Sure, the NEA and AFT have done a good job of creating this fictional chain of schools, where we pretend to teach children as a cover for receiving stacks of money that our bought-and-paid-for public officials extort from the taxpayers. You would think we'd win respect for the creativity of this scheme, which has involved conning generation after generation of Americans into thinking that education is a real thing and that our country has some sort of obligation to educate all of our children. I tell you, the whole scheme is genius story-telling. And now it looks doomed.
We'd talked about that very subject just last week when all the Democratic elected officials came to their weekly meeting with us. As usual, we were dictating their positions and actions for the coming week, making it clear that they weren't to make a move without consulting us and our union bosses-- but they looked worried. What if Trump came up with some sort of jamming device so that they couldn't get the union signal in their earpieces? How would they know to vote? We tried to reassure them, but it was a scary moment for all of us.
Even Principal Benson looked upset today. At lunchtime, the caviar was not even neatly arranged on the silver lunch platters, and my filet mignon was distinctly a shade too pink. But I didn't have the heart to send it back; I'm sure out in the kitchen they sense that we'll have to let some of the sous chefs go.
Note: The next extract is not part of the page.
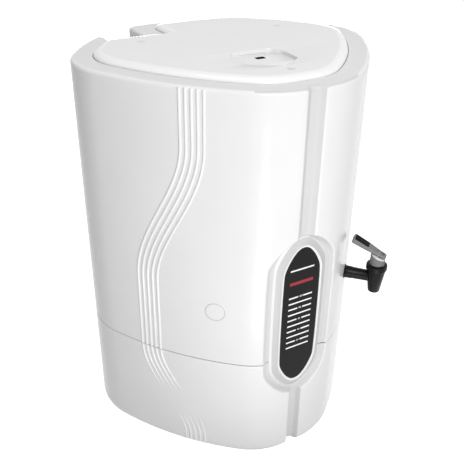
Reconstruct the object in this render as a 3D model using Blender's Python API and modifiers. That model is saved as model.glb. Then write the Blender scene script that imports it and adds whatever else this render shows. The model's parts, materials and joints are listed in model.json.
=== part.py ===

I just want you to understand that all of this was weighing on me when I walked into my afternoon fifth grade science class. Some of the students, perhaps sensing weakness on this day of all days, started to ask questions. Migratory patterns of barn swallows. Wingspans of bats. And one little girl-- I think her name is Susie somethingorother-- asked what happens to caterpillars after they spend time in their cocoons, and before I could stop myself, I was explaining to her that the caterpillars emerge from the cocoons as brand new butterflies. And then I saw the look of excitement on her face, and I realized my terrible mistake.
I had allowed a student to acquire some knowledge. And not just any student, but one of the beautiful ones.
It's the most fundamental oath we take when we join the vast union-run government school conspiracy-- whatever you do, make sure that you deprive students of all knowledge (especially the young and beautiful ones-- it's generally allowed to slip a few bits of knowledge to the older and ugly ones).
But I had done it. I had failed to deprive Susie of all knowledge, and now my union bosses will probably call me in for severe criticism, maybe even docking some of my conspirator's pay. Of course it's distressing-- we just put a down payment on another home in the Hamptons (this one has a nicer view). I suppose we can sell off some of the jewelry.
Am I upset? Of course-- I violated my most sacred teacher oath and accidentally taught someone, and we teachers take our oaths to interfere with education just as seriously as doctors take their oath to deny health care.
But now that we live in Trumpistan, under a leader who fully understands what we're up to--well, we fought off the people who tried to prove we are denying students all knowledge by catching us with their tricky and insightful tests. But how will we deal with someone who has such keen insight into how the whole government school scam works as just a front for funneling tax dollars to make union teachers a special rich wing of the Democratic party? Now that Trump and DeVos have found us out and want a piece of the action, can even extra sacrifices to the Dark Lord help?
Collapse? No, no, I'm okay. I look shaky? Maybe I should sit down, but I'm not sick-- I'm just flush with cash.